_WORK TO DO:_ Please set down exactly the lines of the listing below from the line containing "obj.data.transform(world)" through the line containing "STRAP_Z = BAND_TOP_Z - 1.5", both lines included, leaving out all other lines.

_DATA EXCERPT:_
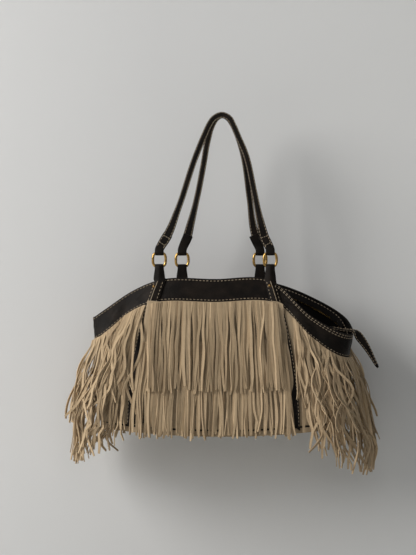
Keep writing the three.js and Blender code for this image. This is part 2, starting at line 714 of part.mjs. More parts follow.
// A handle is flat at its ends and folded narrow along its middle. Each end goes through its ring and
// is folded back up against itself.
function handle(name, leftX, rightX, face, leftLeg, rightLeg) {
  const line = handleLine(leftX, rightX, face, leftLeg, rightLeg);
  const steps = 32;
  const sides = 8;
  const positions = [];
  const indices = [];
  const across = new THREE.Vector3(0, 1, 0);
  for (let i = 0; i <= steps; i++) {
    const t = i / steps;
    const point = line.getPointAt(t);
    const ahead = line.getTangentAt(t);
    const flat = new THREE.Vector3().crossVectors(across, ahead).normalize();
    const deep = new THREE.Vector3().crossVectors(ahead, flat);
    const middle = smooth((0.5 - Math.abs(t - 0.5)) / HANDLE_FOLDING);
    const halfWidth = mix(HANDLE_END_WIDTH, HANDLE_MIDDLE_WIDTH, middle) / 2;
    const halfDepth = mix(HANDLE_END_THICKNESS, HANDLE_MIDDLE_THICKNESS, middle) / 2;
    for (let k = 0; k < sides; k++) {
      const angle = (2 * Math.PI * (k + 0.5)) / sides;
      const round = Math.cos(Math.PI / sides);
      const w = (halfWidth * Math.cos(angle)) / round;
      const d = (halfDepth * Math.sin(angle)) / round;
      positions.push(...point.clone().addScaledVector(flat, w).addScaledVector(deep, d).toArray());
    }
  }
  for (let i = 0; i < steps; i++)
    for (let k = 0; k < sides; k++) {
      const a = i * sides + k;
      const b = i * sides + ((k + 1) % sides);
      indices.push(a, b, a + sides, b, b + sides, a + sides);
    }
  for (let k = 1; k < sides - 1; k++) {
    const last = steps * sides;
    indices.push(0, k + 1, k, last, last + k, last + k + 1);
  }
  const y = ringY(face);
  const rise = HANDLE_RETURN;
  const half = HANDLE_LEATHER;
  const outer = LOOP_INNER + HANDLE_LEATHER;
  const outline = [
    ...arcPoints(y, UPPER_BAR_Z, outer, Math.PI, 2 * Math.PI, 10),
    [y + half, UPPER_BAR_Z + HANDLE_THROAT],
    [y + half, UPPER_BAR_Z + rise],
    [y - half, UPPER_BAR_Z + rise],
    [y - half, UPPER_BAR_Z + HANDLE_THROAT],
  ];
  const eye = arcPoints(y, UPPER_BAR_Z, LOOP_INNER, 0, 2 * Math.PI, 12).slice(0, -1);
  const eyeWidth = LOOP_WIDTH * 2;
  const footLength = 0.06;
  const fold = (x) => {
    const start = line.getPointAt(x < 0 ? 0 : 1);
    const next = line.getPointAt(x < 0 ? footLength : 1 - footLength);
    const lean = (next.x - start.x) / (next.z - start.z);
    const back = (next.y - start.y) / (next.z - start.z);
    const bend = (point) => {
      const up = Math.max(0, point.z - UPPER_BAR_Z - HANDLE_STRAIGHT);
      return point.add(new THREE.Vector3(lean * up, back * up, 0));
    };
    const solid = toManifold(extrudeAcross(outline, x, LOOP_WIDTH, bend));
    return solid.subtract(toManifold(extrudeAcross(eye, x, eyeWidth)));
  };
  const body = toManifold({ positions, indices });
  const whole = body
    .subtract(toManifold(extrudeAcross(eye, leftX, eyeWidth)))
    .subtract(toManifold(extrudeAcross(eye, rightX, eyeWidth)))
    .add(fold(leftX))
    .add(fold(rightX));
  const { vertProperties, triVerts } = whole.getMesh();
  const made = { positions: Array.from(vertProperties), indices: Array.from(triVerts) };
  add(name, made, leather);
}

// A brass rivet holds each strap to the band. Only its round cap shows.
function rivets() {
  const cap = [
    [0, 0],
    [RIVET_RADIUS, 0],
    [RIVET_RADIUS, RIVET_HEIGHT * 0.35],
    [RIVET_RADIUS * 0.7, RIVET_HEIGHT * 0.8],
    [0, RIVET_HEIGHT],
  ].map(([r, height]) => new THREE.Vector2(r, height));
  for (const [corner, place, , face] of HANGERS) {
    const u = along(place, RIVET_BELOW_EDGE, face * RIVET_OFFSET);
    const mesh = new THREE.Mesh(new THREE.LatheGeometry(cap, 12), brass);
    mesh.position.copy(wall(u, RIVET_BELOW_EDGE, STRAP_OUTER + SEAM_GAP));
    const up = new THREE.Vector3(0, 1, 0);
    mesh.quaternion.setFromUnitVectors(up, squareTo(u, RIVET_BELOW_EDGE, STRAP_OUTER));
    mesh.name = `${corner}_rivet`;
    solids.push(mesh);
  }
}

// The two tapes of the open zip, inside the mouth. Near the fold they leave the wall and draw
// together to the two sides of the slider.
function zipTapes() {
  const meet = (face) => (point, u, k) => {
    const away = smooth((Math.abs(u - AROUND.fold) - TAPE_FROM_FOLD) / TAPE_MEETING);
    const beside = SLIDER_WIDTH / 2 + SLIDER_GAP + k * TAPE_THICKNESS;
    point.y = mix(face * beside, point.y, away);
    return point;
  };
  const rows = [TAPE_BELOW_EDGE, TAPE_BELOW_EDGE + TAPE_DEPTH];
  const inner = -TAPE_INSIDE - TAPE_THICKNESS;
  const open = AROUND.openEnd;
  const front = [AROUND.fold + TAPE_FROM_FOLD, AROUND.count + open - 1];
  const back = [open + 1, AROUND.fold - TAPE_FROM_FOLD];
  const tape = (ends, face) => sheet(...ends, rows, inner, -TAPE_INSIDE, { move: meet(face) });
  add("zip_tape_front", tape(front, -1), cloth);
  add("zip_tape_back", tape(back, 1), cloth);
}

// The line that the slider runs along, up the closed wing from near the fold.
const wingSlope = Math.atan2(LEFT_WING_DROP * 0.86, LEFT_WING_RUN);
const sliderX = foldX + SLIDER_FROM_FOLD;
const sliderZ = foldZ + LEFT_WING_DROP * 0.38 - SLIDER_BELOW_EDGE;

// The slider is two plates on a post, with a bow for the puller.
function slider() {
  const plate = new THREE.Shape();
  const half = SLIDER_LENGTH / 2;
  const wide = SLIDER_WIDTH / 2;
  const narrow = wide * SLIDER_TAIL;
  plate.moveTo(-half, -narrow);
  plate.lineTo(half * 0.3, -wide);
  plate.lineTo(half, -wide);
  plate.lineTo(half, wide);
  plate.lineTo(half * 0.3, wide);
  plate.lineTo(-half, narrow);
  plate.closePath();
  const level = (z, depth, shape) => {
    const geometry = new THREE.ExtrudeGeometry(shape, { depth, bevelEnabled: false });
    geometry.translate(0, 0, z);
    return fromGeometry(geometry);
  };
  const post = new THREE.BoxGeometry(...SLIDER_POST, SLIDER_HEIGHT - SLIDER_PLATE);
  const bow = new THREE.Shape();
  bow.absarc(0, 0, BOW_RADIUS, 0, Math.PI, false);
  const eye = new THREE.Path();
  eye.absarc(0, BOW_EYE * 1.3, BOW_EYE, 0, 2 * Math.PI, true);
  bow.holes.push(eye);
  const bowGeometry = new THREE.ExtrudeGeometry(bow, {
    depth: BOW_WIDTH,
    bevelEnabled: false,
    curveSegments: 8,
  });
  const into = SLIDER_PLATE / 3;
  bowGeometry.translate(0, 0, -BOW_WIDTH / 2);
  bowGeometry.rotateX(Math.PI);
  bowGeometry.translate(-half * 0.2, 0, into - SLIDER_HEIGHT / 2);
  const made = joined(
    level(-SLIDER_HEIGHT / 2, SLIDER_PLATE, plate),
    level(SLIDER_HEIGHT / 2 - SLIDER_PLATE, SLIDER_PLATE, plate),
    fromGeometry(post),
    fromGeometry(bowGeometry),
  );
  const mesh = meshOf("zip_slider", made.positions, made.indices, brass);
  mesh.rotation.y = -wingSlope;
  mesh.position.set(sliderX, 0, sliderZ);
  solids.push(mesh);
}

function fromGeometry(geometry) {
  geometry.deleteAttribute("normal");
  geometry.deleteAttribute("uv");
  const merged = mergeVertices(geometry, 1e-4);
  return {
    positions: Array.from(merged.attributes.position.array),
    indices: Array.from(merged.index.array),
  };
}

// The leather tail of the zip lies in the mouth and hangs out over the open end, turned on edge
// towards its tip.
function zipTail() {
  const rest = openZ + TAIL_THICKNESS / 2 + LAYER_GAP;
  const line = new THREE.CatmullRomCurve3([
    new THREE.Vector3(openX - TAIL_INSIDE, TAIL_Y, rest + TAIL_RISE),
    new THREE.Vector3(openX - TAIL_INSIDE * 0.4, TAIL_Y, rest + TAIL_RISE * 0.32),
    new THREE.Vector3(openX + 3, TAIL_Y, rest),
    new THREE.Vector3(openX + TAIL_REACH * 0.4, TAIL_Y, rest - TAIL_FALL * 0.27),
    new THREE.Vector3(openX + TAIL_REACH, TAIL_Y, rest - TAIL_FALL),
  ]);
  const steps = 14;
  const point = (i, j, k) => {
    const t = i / steps;
    const ahead = line.getTangentAt(t);
    const flat = new THREE.Vector3().crossVectors(new THREE.Vector3(0, 1, 0), ahead).normalize();
    const side = new THREE.Vector3(0, 1, 0);
    const halfWidth = (TAIL_WIDTH / 2) * (i === steps ? TAIL_TIP : 1);
    const place = line.getPointAt(t);
    place.addScaledVector(side, halfWidth * (2 * j - 1));
    return place.addScaledVector(flat, (k - 0.5) * TAIL_THICKNESS);
  };
  add("zip_tail", block(steps + 1, 2, point), leather);
}

// The puller hangs from the slider's bow.
function puller() {
  const shape = new THREE.Shape();
  const half = PULLER_WIDTH / 2;
  shape.moveTo(-half * PULLER_NECK, 0);
  shape.lineTo(-half, -PULLER_LENGTH * 0.3);
  shape.lineTo(-half, -PULLER_LENGTH);
  shape.lineTo(half, -PULLER_LENGTH);
  shape.lineTo(half, -PULLER_LENGTH * 0.3);
  shape.lineTo(half * PULLER_NECK, 0);
  shape.closePath();
  const geometry = new THREE.ExtrudeGeometry(shape, {
    depth: PULLER_THICKNESS,
    bevelEnabled: false,
  });
  geometry.translate(0, 0, -PULLER_THICKNESS / 2);
  geometry.rotateX(Math.PI / 2);
  const made = fromGeometry(geometry);
  const mesh = meshOf("zip_puller", made.positions, made.indices, brass);
  mesh.position.set(sliderX, 0, sliderZ - SLIDER_HEIGHT / 2 - PULLER_HANG);
  solids.push(mesh);
}

bandsAndPanels();
liningAndBase();
piping();
straps();
rings();
handle(
  "front_handle",
  FRONT_STRAP_LEFT_X,
  FRONT_STRAP_RIGHT_X,
  -1,
  FRONT_LEFT_LEG,
  FRONT_RIGHT_LEG,
);
handle("back_handle", BACK_STRAP_LEFT_X, BACK_STRAP_RIGHT_X, 1, BACK_LEFT_LEG, BACK_RIGHT_LEG);
fringes();
rivets();
zipTapes();
slider();
puller();
zipTail();

const bag = new THREE.Group();
bag.add(...solids);

export default bag;
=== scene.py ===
"""A suede shoulder bag with two rows of long fringe, hanging by its two handles.

Sizes are in millimetres in the frame of the CAD model: the origin is the hanging point, +X to the
right as the front is seen, -Y to the front, +Z up. to_mesh turns them into metres.
"""
import math

import bpy
import numpy as np
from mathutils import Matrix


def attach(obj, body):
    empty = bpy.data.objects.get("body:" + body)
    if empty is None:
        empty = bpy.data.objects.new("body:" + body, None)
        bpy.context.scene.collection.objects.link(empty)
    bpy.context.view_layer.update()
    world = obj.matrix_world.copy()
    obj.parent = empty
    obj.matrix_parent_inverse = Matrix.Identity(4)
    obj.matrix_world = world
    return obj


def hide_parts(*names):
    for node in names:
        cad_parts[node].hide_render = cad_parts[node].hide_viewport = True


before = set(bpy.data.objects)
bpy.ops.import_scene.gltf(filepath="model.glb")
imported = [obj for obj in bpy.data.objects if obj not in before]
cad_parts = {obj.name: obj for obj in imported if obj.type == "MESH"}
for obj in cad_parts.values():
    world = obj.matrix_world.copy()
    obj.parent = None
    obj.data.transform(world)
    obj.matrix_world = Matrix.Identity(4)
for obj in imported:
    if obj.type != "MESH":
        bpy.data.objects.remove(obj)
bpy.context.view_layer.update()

MM = 0.001

# Heights
HANDLE_DROP = 208  # hanging point down to the upper bar of the rings
RING_HEIGHT = 25
RING_WIDTH = 23
WIRE_RADIUS = 1.6
DRAWN_WIRE_RADIUS = 2.05  # the rings are drawn in thicker wire than the CAD model's
TAB_RISE = 19  # lower bar of the rings above the band's top edge
BAND_HEIGHT = 36
BODY_HEIGHT = 243
BASE_SAG = 12  # the middle of the base hangs lower than its ends
LOWER_BAR_Z = -HANDLE_DROP - RING_HEIGHT + 2 * WIRE_RADIUS
BAND_TOP_Z = LOWER_BAR_Z - TAB_RISE
BASE_Z = BAND_TOP_Z - BODY_HEIGHT
STRAP_Z = BAND_TOP_Z - 1.5

# Plan of the mouth and of the base
FRONT_STRAPS = (-98, 74)
BACK_STRAPS = (-63, 59)
MOUTH_HALF = 25
LEFT_WING_RUN, LEFT_WING_DROP = 100, 59
RIGHT_WING_RUN, RIGHT_WING_DROP = 127, 83
BACK_LIFT = 20  # the open wing's back stands above its slumped front
FOLD_HALF = 5
OPEN_END_DEPTH = 48
BASE_LEFT_X, BASE_RIGHT_X = -183, 177
BASE_HALF = 56
FRONT_BASE_STRAPS = (-143, 114)
BACK_BASE_STRAPS = (-128, 108)
BELLY = 5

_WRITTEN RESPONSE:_
    obj.data.transform(world)
    obj.matrix_world = Matrix.Identity(4)
for obj in imported:
    if obj.type != "MESH":
        bpy.data.objects.remove(obj)
bpy.context.view_layer.update()

MM = 0.001

# Heights
HANDLE_DROP = 208  # hanging point down to the upper bar of the rings
RING_HEIGHT = 25
RING_WIDTH = 23
WIRE_RADIUS = 1.6
DRAWN_WIRE_RADIUS = 2.05  # the rings are drawn in thicker wire than the CAD model's
TAB_RISE = 19  # lower bar of the rings above the band's top edge
BAND_HEIGHT = 36
BODY_HEIGHT = 243
BASE_SAG = 12  # the middle of the base hangs lower than its ends
LOWER_BAR_Z = -HANDLE_DROP - RING_HEIGHT + 2 * WIRE_RADIUS
BAND_TOP_Z = LOWER_BAR_Z - TAB_RISE
BASE_Z = BAND_TOP_Z - BODY_HEIGHT
STRAP_Z = BAND_TOP_Z - 1.5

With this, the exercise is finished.